Even farmers who have participated in the rice subsidy program say they are ill-served by it. In June, farmers’ groups threatened mass protests after the Thai government proposed cuts to rice subsidies in the face of mounting fiscal losses. (The government soon relented.) The farmers’ central grievance was that as the price at which rice is purchased skyrocketed, so did growing costs.

These farmers, most hailing from Thailand’s more prosperous, irrigated central growing regions, rushed to expand rice cultivation after the government began its unlimited rice purchases. Demand for land and agricultural inputs surged. As a result, the price farmers pay to rent crop land in the region doubled, and pesticide and fertilizer prices rose 20%.

When the subsidy is eventually scaled back—as it must be, Ms. Yingluck acknowledges, given the scheme’s high costs—”the marginal farmers will suffer” until input prices fall back to normal levels, says Nipon Poapongsakorn, an agricultural economist with Thailand Development Research Institute.

For rural Thais who choose to stay on the land, “the only future is large-scale farms,” Mr. Nipon says. For smaller landholders to make a decent living, they will have to form cooperatives that lower the cost of growing and marketing premium crops.

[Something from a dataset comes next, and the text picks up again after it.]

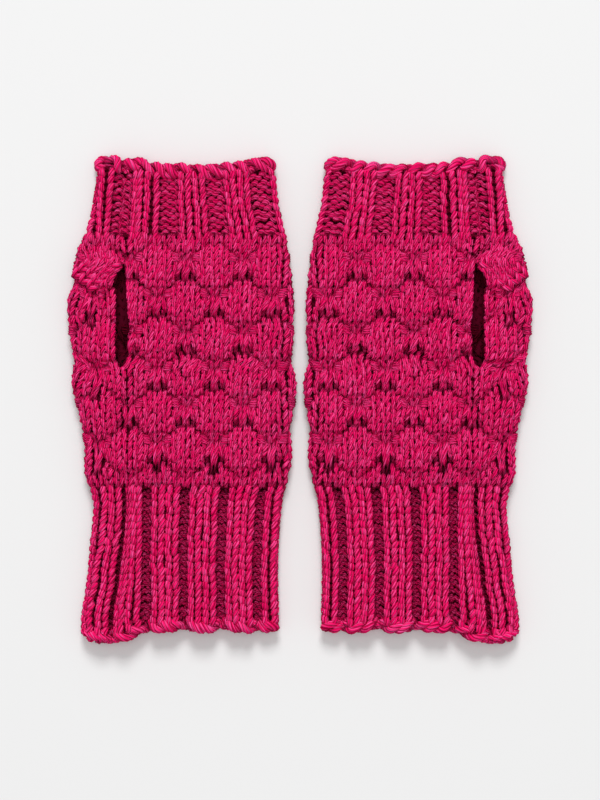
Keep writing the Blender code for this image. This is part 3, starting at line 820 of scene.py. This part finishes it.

Ban Laitung village is a case study in how the Thai rice scheme has crowded out the private enterprise that could accomplish that transition. The villages’ residents are members of a co-op called the Progressive Farmers Association, or PFA. The co-op has helped 600 Isaan households sell certified organic jasmine rice to overseas buyers.

In past years, farmers in Ban Laitung were able to sell their organic rice for 17,000 baht ($549) per ton to Montri Kosanlawat, who oversees PFA’s rice processing and export deals. Today, however, the government offers farmers 20,000 baht for jasmine rice regardless of quality. To keep his partner villages from abandoning organic farming, Mr. Montri decided to match and then exceed the government price.

But he can no longer turn a profit, and foreign buyers have reacted to his price increases with a 50% reduction in orders. If the rice scheme continues for the next few years, Mr. Montri says, he’ll have to close up shop.